Andrew Murunga

Personal information
- Full name: Andrew Murunga
- Date of birth: 20 October 1995 (age 30)
- Position: Striker

Team information
- Current team: Kakamega Homeboyz

Youth career
- 0000–2010: NYTA Nairobi
- 2010–2011: Gor Mahia
- 2011: Bandari

Senior career*
- Years: Team / Apps / (Gls)
- 2011–2012: Tusker / – / (–)
- 2012–2013: Karuturi Sports / 11 / (6)
- 2013–2014: Tusker / 5 / (0)
- 2014: → KCB (loan) / 14 / (0)
- 2014–2015: F.C. Talanta
- 2016–2017: Kakamega Homeboyz / 15 / (5)
- 2018-: Vihiga United

International career^{‡}
- 2013–: Kenya / 6 / (1)

= Andrew Murunga =

Kenyan footballer (born 1995)

Andrew Murunga (born 20 October 1995) is a Kenyan footballer who plays for Kenyan Premier League side Vihiga United as a striker. He made his debut for the Kenya national football team on 5 June 2013 in a 2014 FIFA World Cup qualification match against Nigeria.

==Club career==
On 27 June 2010, Murunga joined Gor Mahia from the National Youth Talent Academy based in Nairobi. After spending a year with the former champions, Murunga joined Bandari. He spent 6 months with the Coastal club before joining Tusker on 21 December 2011.

After moving to Tusker, Murunga had a relatively unsuccessful year with the champions, playing regularly but not managing to a score a single goal throughout the entire 2012 season. He was released by the club on 5 December 2012. On 22 February 2013, Naivasha club Karuturi Sports revealed their new signings for the 2013 season, with Murunga included in the list and given the squad number 28. He managed to score 6 goals in 11 league appearances for the club, and was even named man of the match for his performance away to Ulinzi Stars at the Afraha Stadium in Nakuru on 28 April 2013, in which he provided an assist for Mohammed Mwachiponi in the 59th minute.

Following his good performances in the league, Murunga rejoined his former club Tusker on 17 June 2013, for a transfer window record fee of KSh.100,000/=. On 8 January 2014, Murunga signed a season-long loan deal with Kenya Commercial Bank ahead of the 2014 season.

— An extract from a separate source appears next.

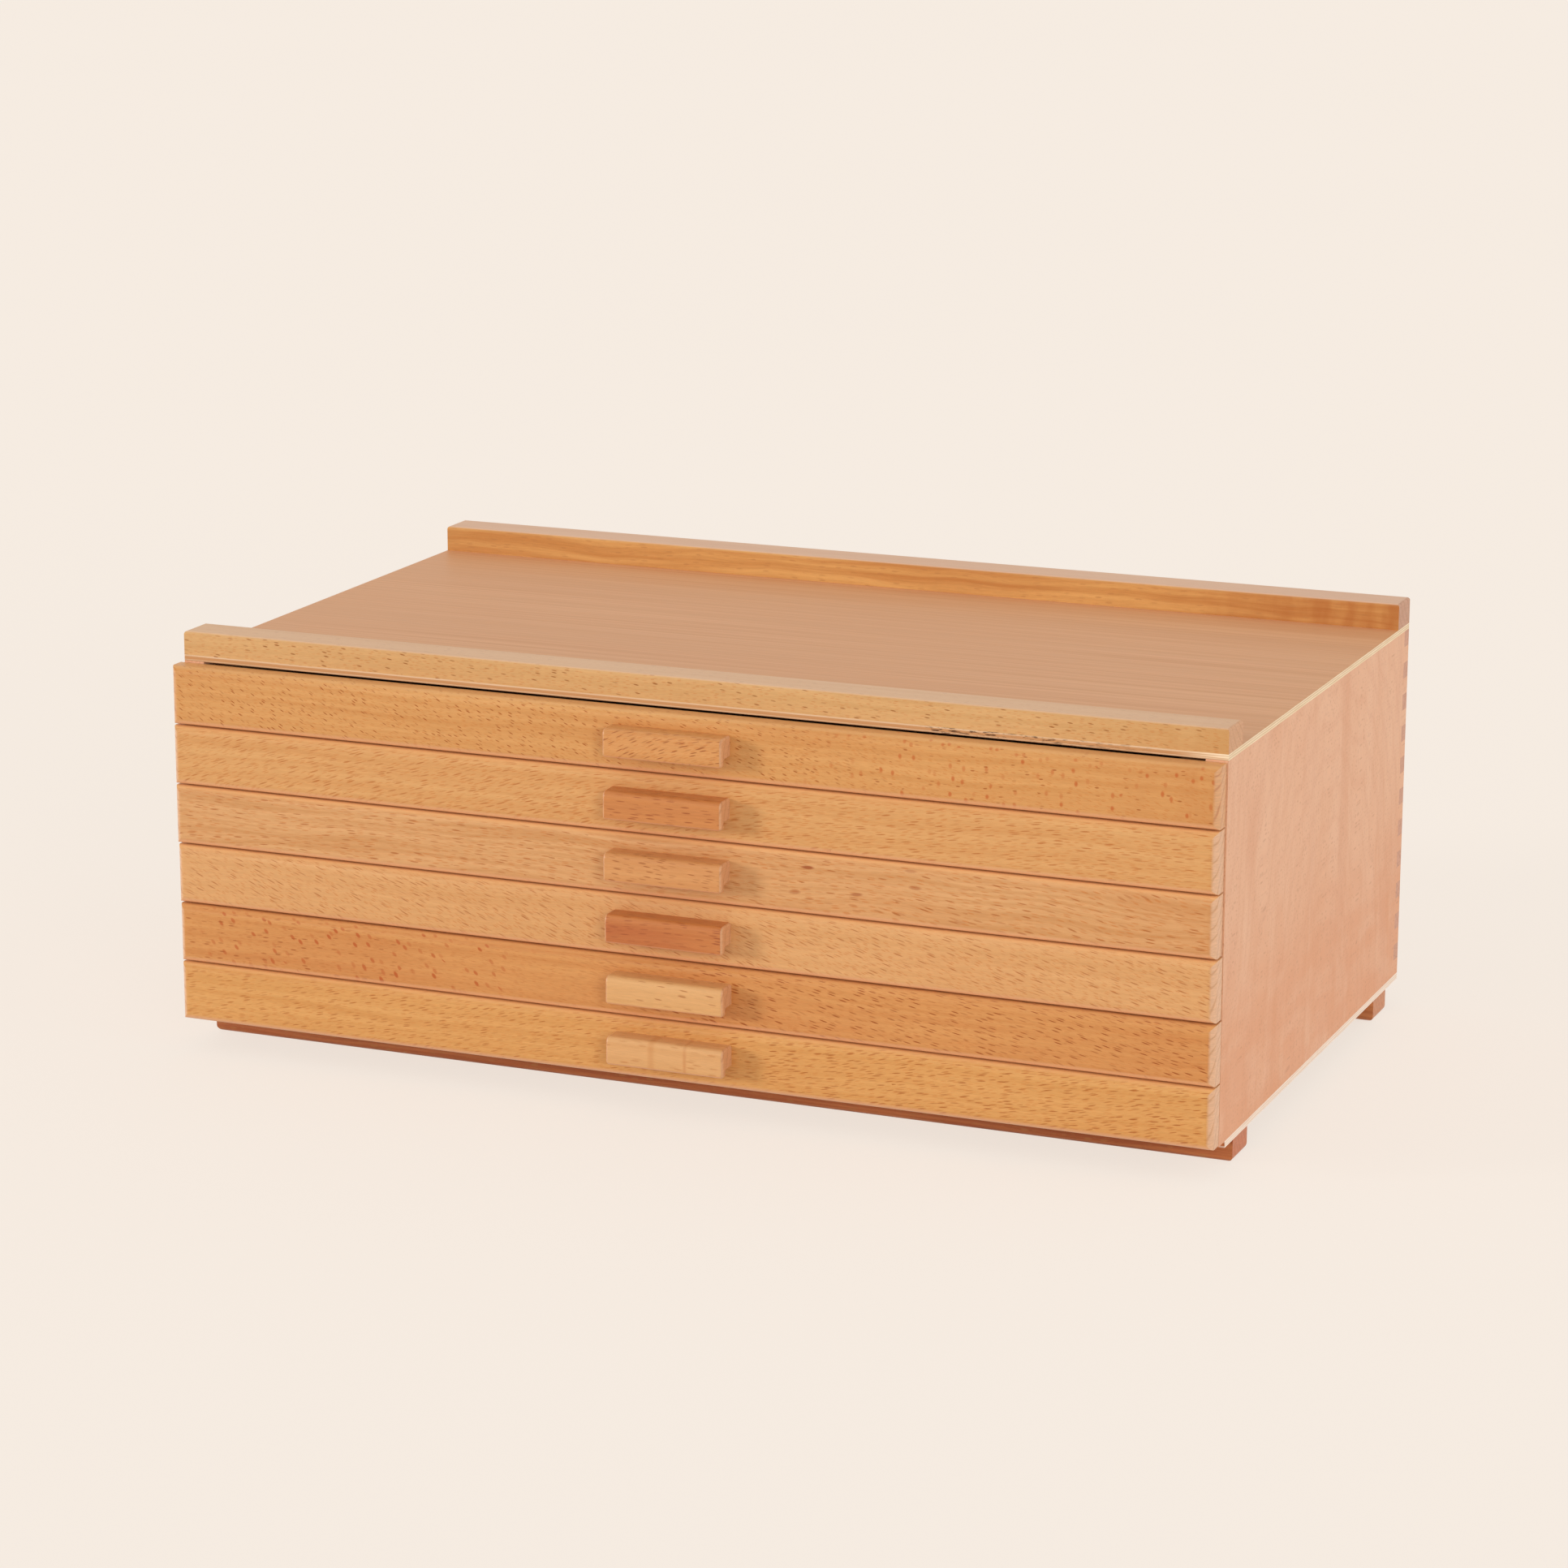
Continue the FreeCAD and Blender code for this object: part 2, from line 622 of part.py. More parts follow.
def make_box_floor(label, row):
    """Thin plywood floor under the sides and back, its front edge in the front's groove."""
    left = "-%s / 2" % BOX_WIDTH
    length = "%s + Sizes.box_floor_tongue" % BOX_LENGTH
    body = make_board(label, left, BOX_WIDTH, length, "Sizes.box_floor_thickness")
    place_in_drawer(body, row, "0", "(-Sizes.box_floor_tongue)", "Sizes.box_floor_lift")


def make_dividers(label, row):
    """Strips that part the drawer into equal bays, each as long as the hollow."""
    height = "%s - Sizes.divider_rim_drop" % BOX_SIDE_HEIGHT
    body = make_board(label, "0", "Sizes.divider_thickness", HOLLOW_LENGTH, height)
    span = "%d * %s" % (DIVIDERS_PER_DRAWER - 1, BAY_PITCH)
    add_row(body, [body.Tip], "X_Axis", span, DIVIDERS_PER_DRAWER)
    first_x = "%s - Sizes.divider_thickness - %s / 2" % (BAY_PITCH, HOLLOW_WIDTH)
    place_in_drawer(body, row, first_x, "0", BOX_FLOOR)


def make_drawer(row):
    """All the pieces of one drawer."""
    name = "drawer_%d_" % (row + 1)
    make_drawer_front(name + "front", row)
    make_handle(name + "handle", row)
    make_handle_screws(name + "handle_screws", row)
    make_box_side(name + "left_side", row, "(-%s / 2)" % BOX_WIDTH, 1)
    make_box_side(name + "right_side", row, "%s / 2" % BOX_WIDTH, -1)
    make_box_back(name + "back", row)
    make_box_floor(name + "floor", row)
    make_dividers(name + "dividers", row)


# Whole box

def make_case():
    """All the pieces that stay put."""
    make_top_panel()
    make_base_panel()
    make_side_panel("left_side_panel", CASE_LEFT)
    make_side_panel("right_side_panel", INNER_RIGHT)
    make_back_panel()
    make_lip_rail("front_lip_rail", "Sizes.front_lip_height", "0")
    make_lip_rail("rear_lip_rail", "Sizes.rear_lip_height", "Sizes.case_depth - Sizes.lip_depth")
    make_foot_rail("front_foot_rail", "Sizes.front_foot_inset")
    make_foot_rail("rear_foot_rail", REAR_FOOT)
    make_runners("left_runners", "%s + Sizes.side_thickness" % CASE_LEFT)
    make_runners("right_runners", "%s - Sizes.runner_width" % INNER_RIGHT)
    make_foot_rail_screws()


def check_document():
    """Stop if any feature failed or any sub-part has no sound shape."""
    for item in document.Objects:
        if "Invalid" in item.State or "Error" in item.State:
            raise ValueError("failed feature: " + item.Name)
    for body in sub_parts:
        if body.Shape.isNull() or not body.Shape.isValid():
            raise ValueError("unsound shape: " + body.Label)


def export_parts():
    """Write one STEP file for each sub-part."""
    os.makedirs("parts", exist_ok=True)
    for body in sub_parts:
        body.Shape.exportStep(os.path.join("parts", body.Label + ".step"))


fill_sheet(CASE_SIZES, DRAWER_SIZES, CLEARANCES, SCREW_SIZES)
make_case()
for drawer_row in range(DRAWER_COUNT):
    make_drawer(drawer_row)
document.recompute()
check_document()
export_parts()
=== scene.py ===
# Looks of the wooden pastel box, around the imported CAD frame. Metres, the frame's own axes.
import itertools
import math

import bpy
from mathutils import Matrix, Vector


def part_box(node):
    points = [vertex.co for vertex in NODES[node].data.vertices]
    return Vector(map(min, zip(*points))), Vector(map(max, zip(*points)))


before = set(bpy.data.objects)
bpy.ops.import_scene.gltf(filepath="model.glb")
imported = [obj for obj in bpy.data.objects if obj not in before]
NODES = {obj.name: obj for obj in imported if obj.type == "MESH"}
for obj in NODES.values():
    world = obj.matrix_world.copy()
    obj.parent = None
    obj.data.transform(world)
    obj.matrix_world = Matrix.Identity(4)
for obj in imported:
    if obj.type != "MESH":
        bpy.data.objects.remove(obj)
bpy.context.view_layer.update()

DRAWERS = range(1, 7)
SIDES = ("left", "right")

# Camera, as fitted to the photograph

PHOTO_SIDE = 1932
CAMERA_PLACE = (0.638318, -1.549552, 0.514475)
CAMERA_YAW = math.radians(-22.552)
CAMERA_PITCH = math.radians(-14.036)
CAMERA_ROLL = math.radians(0.103)
CAMERA_FOCAL_PIXELS = 5667.6
CAMERA_REACH = 100
SENSOR_WIDTH = 36.0


def add_camera():
    """Camera at the photograph's viewing angle."""
    sight = Vector((
        math.sin(CAMERA_YAW) * math.cos(CAMERA_PITCH),
        math.cos(CAMERA_YAW) * math.cos(CAMERA_PITCH),
        math.sin(CAMERA_PITCH),
    ))
    level = Vector((math.cos(CAMERA_YAW), -math.sin(CAMERA_YAW), 0))
    upright = level.cross(sight)
    right = math.cos(CAMERA_ROLL) * level + math.sin(CAMERA_ROLL) * upright
    up = -math.sin(CAMERA_ROLL) * level + math.cos(CAMERA_ROLL) * upright
    lens = bpy.data.cameras.new("camera")
    lens.sensor_width = SENSOR_WIDTH
    lens.lens = CAMERA_FOCAL_PIXELS / PHOTO_SIDE * SENSOR_WIDTH
    lens.clip_end = CAMERA_REACH
    camera = bpy.data.objects.new("camera", lens)
    turn = Matrix((right, up, -sight)).transposed().to_4x4()
    camera.matrix_world = Matrix.Translation(Vector(CAMERA_PLACE)) @ turn
    bpy.context.scene.collection.objects.link(camera)
    bpy.context.scene.camera = camera


# Node helpers

def srgb(red, green, blue):
    """Colour of a picture, 0 to 255, as the linear colour that shaders take."""
    linear = []
    for channel in (red, green, blue):
        share = channel / 255
        linear.append(share / 12.92 if share <= 0.04045 else ((share + 0.055) / 1.055) ** 2.4)
    return (*linear, 1.0)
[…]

On 22 August 2014, it was announced that Murunga joined F.C. Talanta in the Kenyan National Super League.

On 13 January 2016, Murunga joined newly promoted Kakamega Homeboyz ahead of the 2016 season, becoming the club's fourth signing of the window after David Juma (Gor Mahia), Martin Imbalambala (A.F.C. Leopards) and Mike Khaduli (Muhoroni Youth).

==International career==
Murunga made his debut for Kenya on 5 June 2013 in a 2014 FIFA World Cup qualification match against Nigeria, coming on as an 89th-minute substitute for club team-mate David Ochieng. In his second international game against Malawi, Murunga scored his debut goal to level the score at 1–1 in the 53rd minute, helping his country to a 2–2 away at the Kamuzu Stadium in Blantyre.